One of the main characteristics of muscle invasive bladder carcinoma is its heterogeneity, both clinical, morphological, molecular, etc. When using specific cell lines in your study, how should the results be interpreted in the context of heterogeneity? Is this a possible limitation of the study?

 

This is a legitimate question. The molecular subtypes are able to identify risk groups and stratify MIBC survival. Thus, the molecular classification of the cell lines is clinically meaningful. The translational or clinical benefit becomes apparent especially upon our discovery of ITGAV as a predictive biomarker for MIBC survival.

The morphological heterogeneity is overlapping to a certain extend with the molecular subtypes. As shown in most classification studies, e.g. papillary tumors are mainly included in the luminal subtype and squamous carcinoma are exclusively classified as basal. We think that this drug screen study is the first of its kind with regard to the molecular heterogeneity of bladder cancer.

 

Comment 2:

From a practical point of view, the molecular classification of muscle invasive urothelial carcinoma has several limitations (cost, response time, etc.). Despite not being an objective of the study, it is possible to identify biological markers that allow the classification of MIUC subtypes using these cell lines, such as by means of immunohistochemistry that allows its routine application in clinical practice.

 

This is indeed a good point. The identification of molecular subtypes by means of immunohistochemistry is an ongoing matter of debate.
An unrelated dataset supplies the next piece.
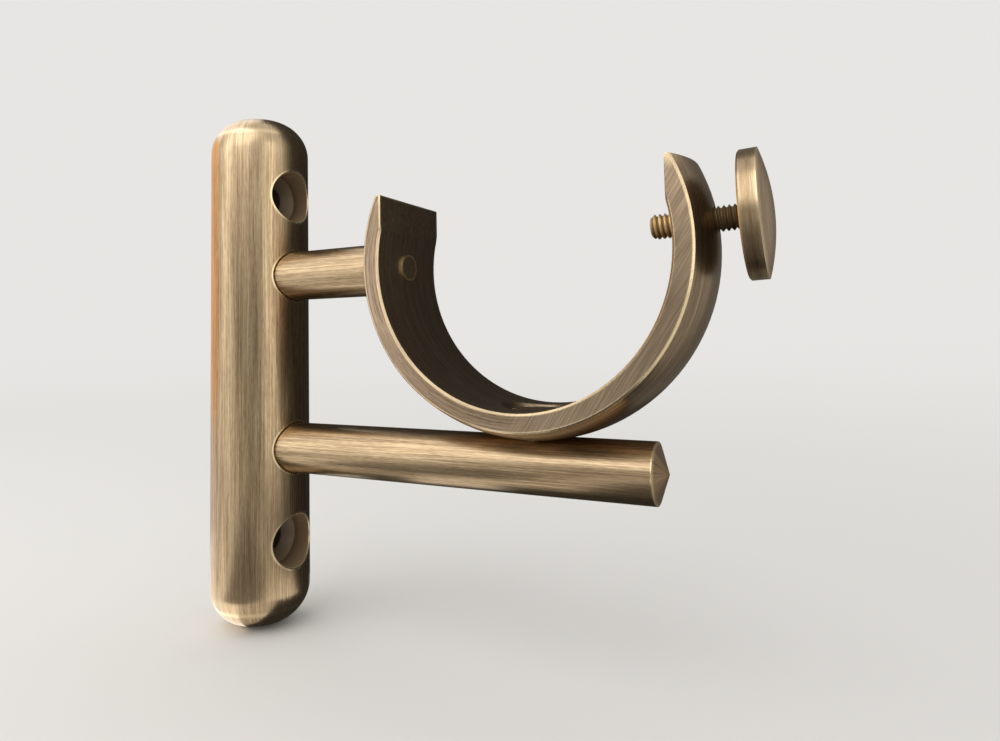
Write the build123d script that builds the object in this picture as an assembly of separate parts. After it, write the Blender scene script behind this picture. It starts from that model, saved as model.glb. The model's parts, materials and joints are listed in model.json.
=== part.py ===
from build123d import *
import math
import os

# Curtain pole bracket in solid brass, for a pole of 50 mm.
# A round bar, flat at the back, is screwed to the wall. Two round arms stand in sockets in its
# front. The upper one ends in a spigot that goes through the wall of an open cup, the lower one
# runs on under the cup, which is screwed down to it. A thumbscrew in the cup's front wall grips
# the pole. Millimetres. X points out of the wall, Y along the pole, Z up, and the origin is the
# middle of the bar's flat back.

# Wall bar
bar_d = 20.0
bar_h = 105.5
bar_back = 8.0            # from the bar's axis to its flat back
bar_crown_r = 17.0        # the flatter rounding at the middle of each end
bar_shoulder_r = 7.5      # the rounding between that and the bar's side

# Holes for the two wall screws
wall_hole_pitch = 70.5
wall_hole_d = 5.5
head_bore_d = 10.5
head_bore_floor = 4.5     # the head bore stops this far in front of the bar's axis
drill_point = 118.0       # the included angle that a drill leaves, in degrees
bore_break = 0.25         # edge break round the bores and sockets in the bar's front

# Arms
arm_d = 10.0
lower_arm_z = -16.5
lower_arm_reach = 91.0    # from the wall to the rim of the lower arm's end
end_cone_h = 1.8
socket_floor = 6.0        # the metal left behind each arm
socket_gap = 0.06         # clearance round an arm in its socket
arm_break = 0.4           # edge break on an arm's hidden end
spigot_d = 5.0
spigot_proud = 0.4        # how far the spigot shows inside the cup
spigot_gap = 0.05

# Cup
cup_bore_d = 51.0
cup_wall = 5.3            # at the middle of the width, where the outside is crowned
cup_edge_wall = 3.2       # at the two flat sides
cup_w = 20.0
pole_reach = 70.8         # from the wall to the middle of the pole
flat_start = 6.0          # the cup's inside goes straight up from this height above its centre
back_tip = 12.2           # heights of the two tips above the cup's centre
front_tip = 13.6
front_tip_crown_r = 80.0  # the front tip is rounded across its width
front_tip_slope = 12.0    # and falls away outwards, in degrees
front_nose_r = 0.8        # the rounding of its inner edge
edge_break = 0.3
seat_depth = 0.65         # how deep the cup sits in the lower arm
seat_gap = 0.02

# Countersunk machine screws, slotted
screw_d = 5.0
screw_head_d = 9.6
screw_head_rim = 0.3      # the straight part of a head
screw_sink = 0.3          # how far a head lies below its surface
screw_gap = 0.05          # clearance round a shank and a head
screw_tip_break = 0.6
slot_w = 1.3
slot_depth = 1.2
arm_screw_l = 16.0
cup_screw_l = 10.0
tap_spare = 1.0           # a tapped hole goes this much deeper than its screw

# Thumbscrew
stud_d = 4.0
stud_gap = 0.05           # clearance of the stud in its tapped hole
stud_tip_break = 0.5
stud_show = 4.9           # how far the tip stands out inside the cup
stud_in_head = 2.0
thumb_z = 3.9             # above the cup's centre, at the middle of the wall
thumb_lean = 2.5          # the screw's outer end leans up, in degrees
thumb_head_d = 19.7
thumb_rim_t = 2.7
thumb_break = 0.25        # edge break on the side that faces the cup
thumb_dome_h = 1.5
thumb_standoff = 3.6      # from the cup's outside to the head

bar_r = bar_d / 2
bar_front = bar_back + bar_r
arm_r = arm_d / 2
cup_in_r = cup_bore_d / 2
cup_out_r = cup_in_r + cup_wall
cup_edge_r = cup_in_r + cup_edge_wall
cup_edge_y = cup_w / 2 - edge_break
cup_z = lower_arm_z + arm_r - seat_depth + cup_out_r
flat_x = math.sqrt(cup_in_r**2 - flat_start**2)
beyond = 5.0              # how far a cutting tool overshoots
BASE = (Align.CENTER, Align.CENTER, Align.MIN)


def rod(start, end, radius, z):
    """A plain round rod along X at height z."""
    return Pos(start, 0, z) * Rot(0, 90, 0) * Cylinder(radius, end - start, align=BASE)


def turned(outline):
    """A solid turned about X, from (x, radius) points that run from one end to the other."""
    first, last = outline[0][0], outline[-1][0]
    corners = [(first, 0)] + [p for p in outline if p[1] > 0] + [(last, 0)]
    face = make_face(Polyline(*corners, close=True))
    return revolve(Plane.XZ * face, Axis.X, 360)


def crowned_side(gap=0):
    """The curve of the cup's outside across its width, this much further out."""
    edge = cup_edge_r + gap
    return ThreePointArc((edge, cup_edge_y), (cup_out_r + gap, 0), (edge, -cup_edge_y))


def cup_wheel():
    """A solid wheel that clears the cup's outside, to cut what the cup seats on."""
    side = crowned_side(seat_gap)
    hub = Polyline(side @ 1, (0, -cup_edge_y), (0, cup_edge_y), side @ 0)
    return Pos(pole_reach, 0, cup_z) * revolve(make_face(Curve() + [side, hub]), Axis.Y, 360)


def countersunk_screw(length):
    """A slotted screw along Z, its head's face at 0 and its shank running up."""
    r, head_r = screw_d / 2, screw_head_d / 2
    neck = screw_head_rim + head_r - r
    outline = Polyline(
        (0, 0),
        (head_r, 0),
        (head_r, screw_head_rim),
        (r, neck),
        (r, length - screw_tip_break),
        (r - screw_tip_break, length),
        (0, length),
        close=True,
    )
    body = revolve(Plane.XZ * make_face(outline), Axis.Z, 360)
    return body - Box(screw_head_d + beyond, slot_w, 2 * slot_depth)


def countersunk_hole(length):
    """The hole that a countersunk screw of this length sits in, in the same place."""
    r = screw_d / 2 + screw_gap
    neck = screw_head_rim + (screw_head_d - screw_d) / 2
    outline = Polyline(
        (0, -beyond),
        (r + neck + beyond, -beyond),
        (r, neck),
        (r, length + tap_spare),
        (0, length + tap_spare),
        close=True,
    )
    return revolve(Plane.XZ * make_face(outline), Axis.Z, 360)


def from_the_back(thing, z):
    """Turns a screw or its hole to run into the bar from the wall side."""
    return Pos(screw_sink, 0, z) * Rot(0, 90, 0) * thing


def through_the_cup(thing):
    """Turns a screw or its hole to run down through the bottom of the cup."""
    return Pos(pole_reach, 0, cup_z - cup_in_r - screw_sink) * Rot(180, 0, 0) * thing


def on_the_thumbscrew(thing):
    """Places a piece whose own X axis starts at the middle of the cup's front wall."""
    place = Pos(pole_reach + cup_in_r + cup_wall / 2, 0, cup_z + thumb_z)
    return place * Rot(0, -thumb_lean, 0) * thing


def make_wall_bar():
    """The turned bar with its flat back, its two sockets and its screw holes."""
    crown_z = bar_h / 2 - bar_crown_r
    side_z = crown_z + math.sqrt(bar_crown_r**2 - bar_r**2)
    spread = math.degrees(math.acos(bar_r / bar_crown_r))
    crown = CenterArc((0, crown_z), bar_crown_r, spread, 90 - spread)
    side = Line((bar_r, -side_z), (bar_r, side_z))
    middle = Line((0, -bar_h / 2), (0, bar_h / 2))
    outline = Curve() + [crown, side, mirror(crown, about=Plane.XZ), middle]
    bar = revolve(Plane.XZ * make_face(outline), Axis.Z, 360)
    rims = [edge for edge in bar.edges() if edge.is_closed]
    bar = Pos(bar_back, 0, 0) * fillet(rims, bar_shoulder_r)
    bar -= Box(bar_d, bar_d, bar_h + beyond, align=(Align.MAX, Align.CENTER, Align.CENTER))

    hole_r, bore_r = wall_hole_d / 2, head_bore_d / 2
    floor_x = bar_back + head_bore_floor
    point_h = (bore_r - hole_r) / math.tan(math.radians(drill_point / 2))
    for z in (-wall_hole_pitch / 2, wall_hole_pitch / 2):
        bar -= rod(-beyond, bar_front + beyond, hole_r, z)
        bar -= rod(floor_x, bar_front + beyond, bore_r, z)
        bar -= Pos(floor_x - point_h, 0, z) * Rot(0, 90, 0) * Cone(hole_r, bore_r, point_h, align=BASE)
    for z in (lower_arm_z, cup_z):
        bar -= rod(socket_floor, bar_front + beyond, arm_r + socket_gap, z)
        bar -= from_the_back(countersunk_hole(arm_screw_l), z)
    rims = [edge for edge in bar.edges() if edge.is_closed and edge.bounding_box().min.X > floor_x]
    return chamfer(rims, bore_break)


def make_upper_arm():
    """The short arm, its outer end shaped to the cup and turned down to a spigot."""
    hidden_end = [(socket_floor, arm_r - arm_break), (socket_floor + arm_break, arm_r)]
    arm = turned(hidden_end + [(pole_reach, arm_r)])
    arm = Pos(0, 0, cup_z) * arm - cup_wheel()
    spigot_end = pole_reach - cup_in_r + spigot_proud
    arm += rod(bar_front, spigot_end, spigot_d / 2, cup_z)
    return arm - from_the_back(countersunk_hole(arm_screw_l), cup_z)


def make_lower_arm():
    """The long arm with its pointed end, a shallow seat for the cup and two tapped holes."""
    hidden_end = [(socket_floor, arm_r - arm_break), (socket_floor + arm_break, arm_r)]
    arm = turned(hidden_end + [(lower_arm_reach, arm_r), (lower_arm_reach + end_cone_h, 0)])
    arm = Pos(0, 0, lower_arm_z) * arm - cup_wheel()
    arm -= through_the_cup(countersunk_hole(cup_screw_l))
    return arm - from_the_back(countersunk_hole(arm_screw_l), lower_arm_z)


def make_pole_cup():
    """The open cup: a turned ring, crowned outside, cut open and milled straight inside its tips."""
    half_w = cup_w / 2
    inside = Polyline(
        (cup_edge_r, -cup_edge_y),
        (cup_edge_r - edge_break, -half_w),
        (cup_in_r + edge_break, -half_w),
        (cup_in_r, -cup_edge_y),
        (cup_in_r, cup_edge_y),
        (cup_in_r + edge_break, half_w),
        (cup_edge_r - edge_break, half_w),
        (cup_edge_r, cup_edge_y),
    )
    cup = revolve(make_face(Curve() + [inside, crowned_side()]), Axis.Y, 360)

    reach = cup_out_r + beyond
    width = cup_w + 2 * beyond
    cup -= Pos(0, 0, flat_start) * Box(2 * flat_x, width, reach, align=BASE)
    cup -= Pos(0, 0, back_tip) * Box(reach, width, reach, align=(Align.MAX, Align.CENTER, Align.MIN))
    above = Box(reach, width, reach, align=(Align.MIN, Align.CENTER, Align.MIN))
    crown = rod(0, reach, front_tip_crown_r, -front_tip_crown_r)
    crown = fillet(crown.edges().sort_by(Axis.X)[0], front_nose_r)
    cup -= above - Pos(flat_x, 0, front_tip) * Rot(0, front_tip_slope, 0) * crown

    cup = Pos(pole_reach, 0, cup_z) * cup
    cup -= rod(bar_front, pole_reach, spigot_d / 2 + spigot_gap, cup_z)
    cup -= through_the_cup(countersunk_hole(cup_screw_l))
    tapped_hole = rod(-cup_wall - beyond, cup_wall + beyond, stud_d / 2 + stud_gap, 0)
    return cup - on_the_thumbscrew(tapped_hole)


def make_thumb_head():
    """The round head: a straight rim with a low dome on its face, bored for the stud."""
    near = cup_wall / 2 + thumb_standoff
    rim = near + thumb_rim_t
    top = rim + thumb_dome_h
    r = thumb_head_d / 2
    dome_r = (r**2 + thumb_dome_h**2) / (2 * thumb_dome_h)
    spread = math.degrees(math.asin(r / dome_r))
    outline = Curve() + [
        Polyline((0, near), (r - thumb_break, near), (r, near + thumb_break), (r, rim)),
        CenterArc((0, top - dome_r), dome_r, 90 - spread, spread),
        Line((0, top), (0, near)),
    ]
    head = Rot(0, 90, 0) * revolve(Plane.XZ * make_face(outline), Axis.Z, 360)
    head -= rod(near - beyond, near + stud_in_head, stud_d / 2 + seat_gap, 0)
    return on_the_thumbscrew(head)


def make_thumb_stud():
    """The threaded stud, its tip broken and its root inside the head."""
    tip = -cup_wall / 2 - stud_show
    root = cup_wall / 2 + thumb_standoff + stud_in_head
    r = stud_d / 2
    return on_the_thumbscrew(turned([(tip, r - stud_tip_break), (tip + stud_tip_break, r), (root, r)]))


pieces = {
    "wall_bar": make_wall_bar(),
    "upper_arm": make_upper_arm(),
    "lower_arm": make_lower_arm(),
    "pole_cup": make_pole_cup(),
    "cup_screw": through_the_cup(countersunk_screw(cup_screw_l)),
    "upper_arm_screw": from_the_back(countersunk_screw(arm_screw_l), cup_z),
    "lower_arm_screw": from_the_back(countersunk_screw(arm_screw_l), lower_arm_z),
    "thumbscrew_head": make_thumb_head(),
    "thumbscrew_stud": make_thumb_stud(),
}

os.makedirs("parts", exist_ok=True)
for name, shape in pieces.items():
    export_step(shape, "parts/" + name + ".step")
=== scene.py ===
"""Looks of a curtain pole bracket in antique brass: its finishes, its cut thread, and the studio.

Lengths are millimetres in the classes of the bracket's pieces, and metres in the studio. The bracket's
own frame has X out of the wall, Y along the curtain pole and Z up.
"""

import json
import logging
import math
from collections.abc import Iterable
from dataclasses import dataclass, field
from enum import Enum
from functools import reduce

import bmesh
import bpy
from mathutils import Matrix, Vector


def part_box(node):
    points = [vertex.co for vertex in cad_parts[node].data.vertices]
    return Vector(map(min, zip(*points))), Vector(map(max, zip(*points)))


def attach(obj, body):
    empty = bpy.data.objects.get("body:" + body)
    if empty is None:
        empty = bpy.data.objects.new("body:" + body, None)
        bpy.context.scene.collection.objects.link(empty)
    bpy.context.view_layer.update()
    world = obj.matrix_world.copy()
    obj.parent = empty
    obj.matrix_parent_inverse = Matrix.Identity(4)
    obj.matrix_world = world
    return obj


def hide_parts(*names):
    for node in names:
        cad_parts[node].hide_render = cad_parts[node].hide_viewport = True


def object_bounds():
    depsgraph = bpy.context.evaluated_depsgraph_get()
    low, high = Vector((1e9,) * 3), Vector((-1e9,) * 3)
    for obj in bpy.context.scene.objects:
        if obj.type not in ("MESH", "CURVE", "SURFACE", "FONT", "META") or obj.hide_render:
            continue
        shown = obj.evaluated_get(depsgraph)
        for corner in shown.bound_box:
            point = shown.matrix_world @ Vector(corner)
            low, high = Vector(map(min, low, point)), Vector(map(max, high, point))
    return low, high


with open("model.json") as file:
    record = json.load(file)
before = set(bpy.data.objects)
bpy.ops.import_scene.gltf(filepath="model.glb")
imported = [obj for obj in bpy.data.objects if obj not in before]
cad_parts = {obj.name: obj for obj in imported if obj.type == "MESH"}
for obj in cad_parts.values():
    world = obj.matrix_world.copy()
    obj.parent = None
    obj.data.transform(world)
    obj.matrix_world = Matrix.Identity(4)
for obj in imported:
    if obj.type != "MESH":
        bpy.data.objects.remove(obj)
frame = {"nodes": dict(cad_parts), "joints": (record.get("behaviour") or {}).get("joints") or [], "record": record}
cad_low, cad_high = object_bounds()

log = logging.getLogger("bracket")

MM = 0.001
SAME_POINT = 1e-6

# How many finer layers a noise has, and the range that most of it lies in.
NOISE_DETAIL = 2.0
NOISE_RANGE = (0.3, 0.7)

Colour = tuple[float, float, float]
Spot = tuple[float, float, float]
Pair = tuple[float, float]

# The two ends of a smooth step: where a mark has gone, and where it is full.
Fade = tuple[float, float]


class Axis(Enum):
    """The axis that a piece was turned about: which coordinates run along it and across it."""

    X = (0, 1, 2)
    Y = (1, 0, 2)
    Z = (2, 0, 1)


class Lay(Enum):
    """Which way the brush marks run on a turned piece."""

    LENGTHWISE = "lengthwise"
    ROUND = "round"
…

To date, there are no comprehensive studies comparing the efficacy of subtype attribution via immunohistochemistry with subtype attribution via molecular genetics. The consensus classifier is already a single-sample classifier, but it still needs a reduction of its gene set in order to enable a translation into clinics (as done for breast cancer or diffuse large b-cell lymphoma). However, such reduced gene sets still need to be validated in large prospective clinical trials.